Tutorial for Module 7
This tutorial pulls together the machinery from the rest of the module. We build a small functional queue (FIFO: first-in, first-out) using the classic two-stack trick. We package it as a module with a signature that hides the representation. Then we turn it into a functor parameterised by the element type, with a printer attached. By the end of the lecture you will have used every piece of vocabulary from Module 7 in one worked example.
The two-stack queue is a small classic of functional programming.
A queue is a FIFO: you push onto one end and pop from the other.
If you implement it naively as a single list, push and pop
can't both be O(1): one of them has to walk to the far end. The
trick is to keep two lists, one for the front (in normal order)
and one for the back (in reverse order). enqueue conses onto
the back; dequeue pulls from the head of the front; when the
front runs out, we reverse the back to become the new front.
This is the same trick that backs many real-world queue implementations in functional languages. It is the kind of small, elegant data structure that is exactly the sort of thing a module system is designed for: a few operations on an abstract type, maintaining an invariant we do not want callers to see or break.

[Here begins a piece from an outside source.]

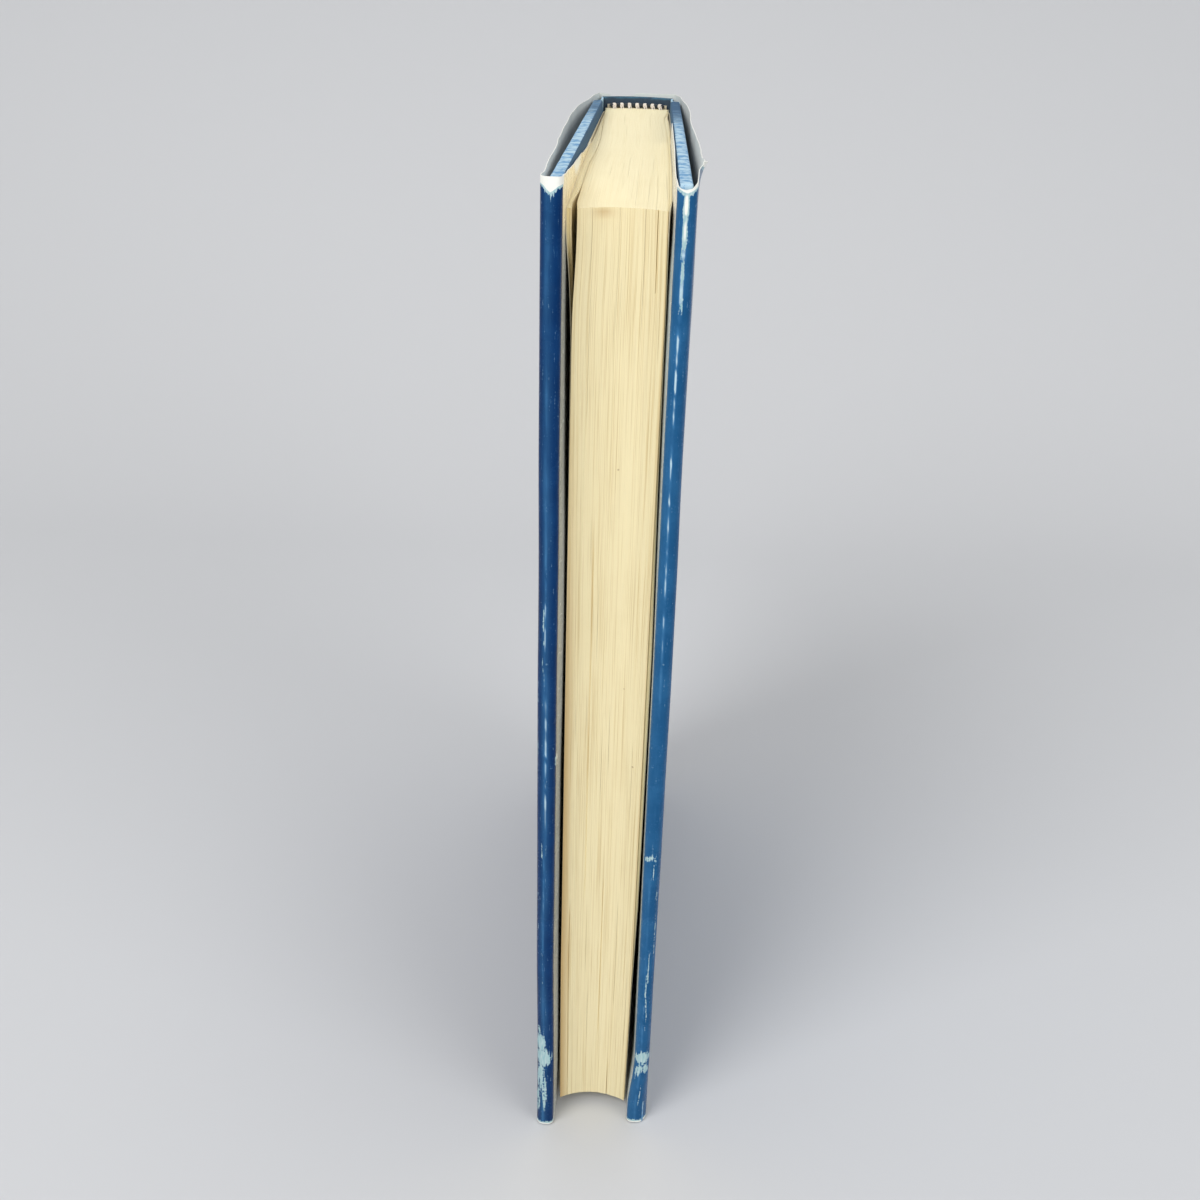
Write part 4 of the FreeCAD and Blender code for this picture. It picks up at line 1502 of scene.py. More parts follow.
# ---------------------------------------------------------------- case
@dataclass
class Case:
    """The cloth case: cloth round each board, across both joints and round the spine."""

    frame: BookFrame
    paints: Paintbox
    edge_radius: float = 0.55
    spine_inner: float = 16.745
    spine_wall: float = 16.94
    spine_deg: float = 31.2
    groove: float = 0.1
    joint_cloth: float = 0.45
    bend: tuple[float, float] = (3.0, -2.6)
    head_fade: dict = field(default_factory=lambda: {"front": (1.0, 0.6), "back": (0.8, 0.55)})

    def build(self) -> list[bpy.types.Object]:
        """Build the case's pieces."""
        pieces = [self.build_spine()]
        for cover in Cover:
            pieces += [self.build_board_cloth(cover), self.build_joint(cover)]
        return pieces

    def build_board_cloth(self, cover: Cover) -> bpy.types.Object:
        """Build the cloth round one board, turned in over its edges.

        Args:
            cover: The cover.

        Returns:
            The piece.
        """
        frame = self.frame
        radius = self.edge_radius
        low = np.array([frame.cloth_inner, frame.cloth_fore, 0.0])
        high = np.array([frame.cloth_outer, frame.board_joint + 0.3, frame.case_head])
        bend = [0.0, 0.08, 0.3, 0.62, 1.0]
        x_stops = np.concatenate([np.array(bend) * radius + low[0],
                                  high[0] - np.array(bend[::-1]) * radius])
        wall, edge = frame.turn_in - 0.8, frame.turn_in + 0.4
        y_inner = spaced([(low[1] + radius, 0), (low[1] + wall, 22), (low[1] + edge, 6),
                          (high[1] - 1, 44), (high[1], 2)])
        y_stops = np.concatenate([low[1] + np.array(bend[:-1]) * radius, y_inner])
        z_inner = spaced([(radius, 0), (wall, 20), (edge, 6), (high[2] - edge, 50),
                          (high[2] - wall, 6), (high[2] - radius, 20)])
        z_stops = np.concatenate([np.array(bend[:-1]) * radius, z_inner,
                                  high[2] - np.array(bend[-2::-1]) * radius])
        steps, sharp, quads = lattice(x_stops, y_stops, z_stops)
        core_high = high - radius
        core_high[1] = high[1]
        core = np.clip(sharp, low + radius, core_high)
        away = sharp - core
        far = np.linalg.norm(away, axis=1, keepdims=True)
        points = np.where(far > 1e-9, core + away / np.maximum(far, 1e-9) * radius, sharp)
        inner = steps[:, 0] == 0
        well = frame.between_turn_ins(points[:, 1], points[:, 2])
        points[:, 0] += np.where(inner, 0.19 * well, 0)
        rough = Unevenness(cover.pick(81, 82))
        points[:, 2] += 0.05 * rough.at(points[:, 1] / 5, points[:, 0] / 2) * np.sign(
            points[:, 2] - high[2] / 2) * (np.abs(points[:, 2] - high[2] / 2) > high[2] / 2 - 1)
        near = np.minimum(np.minimum(points[:, 2], high[2] - points[:, 2]),
                          points[:, 1] - low[1])
        first, lost = self.head_fade[cover.word]
        # Lighter near the head, tail and fore edges as sun fading, less so on the back board and
        # towards the spine; the inner face keeps the deep colour, partly as unfaded cloth and
        # partly as painted shade.
        fade = smooth(near, 0.75, 0.2) * (first - lost * smooth(points[:, 1], -25, 58))
        fade = fade * smooth(sharp[:, 0], low[0] - 0.01, low[0] + 0.3)
        flat = points * MM
        zones = {side: 0 for side in Side}
        piece = lattice_object(
            cover.word + "_case_cloth", frame.placed(points, cover), quads, flat, zones,
            [self.paints.of(Finish.CLOTH)], cover is Cover.FRONT, 50, {FADE_SHADE_AND_SHEEN: fade})
        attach(piece, cover.body)
        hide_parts(cover.word + "_cloth")
        return piece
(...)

A picture first: how the two lists work
Before the code, trace three enqueues and a dequeue. enqueue
always conses onto back, so back holds the newest elements in
reverse arrival order. dequeue pops the head of front; when
front is empty, it reverses back onto front, which flips
those elements back into arrival order, so the oldest comes out
first.
front (pop here) back (push here)
enqueue 1 [] [1]
enqueue 2 [] [2; 1]
enqueue 3 [] [3; 2; 1]
dequeue front is empty: reverse back onto front
[1; 2; 3] []
pop the head, returns 1
[2; 3] []
After the reverse, the next dequeues are plain list-head pops:
that is the seed of the amortised-O(1) argument we make below.
Both enqueue and dequeue are amortised O(1): enqueue is a
single cons, and each element is reversed onto the front only
once in its lifetime.
The implementation, unsealed
We start with the raw implementation, with no signature attached.
Let's walk through each piece.
The type 'a queue is a record with two fields, both 'a list.
The invariant (a property the implementation maintains and the
caller relies on) is: if there is anything in the queue, the
front list is the oldest elements in FIFO order, and the back
list is the newest elements in reverse FIFO order. Equivalently,
the conceptual queue is front @ List.rev back.
empty is the queue with both lists empty.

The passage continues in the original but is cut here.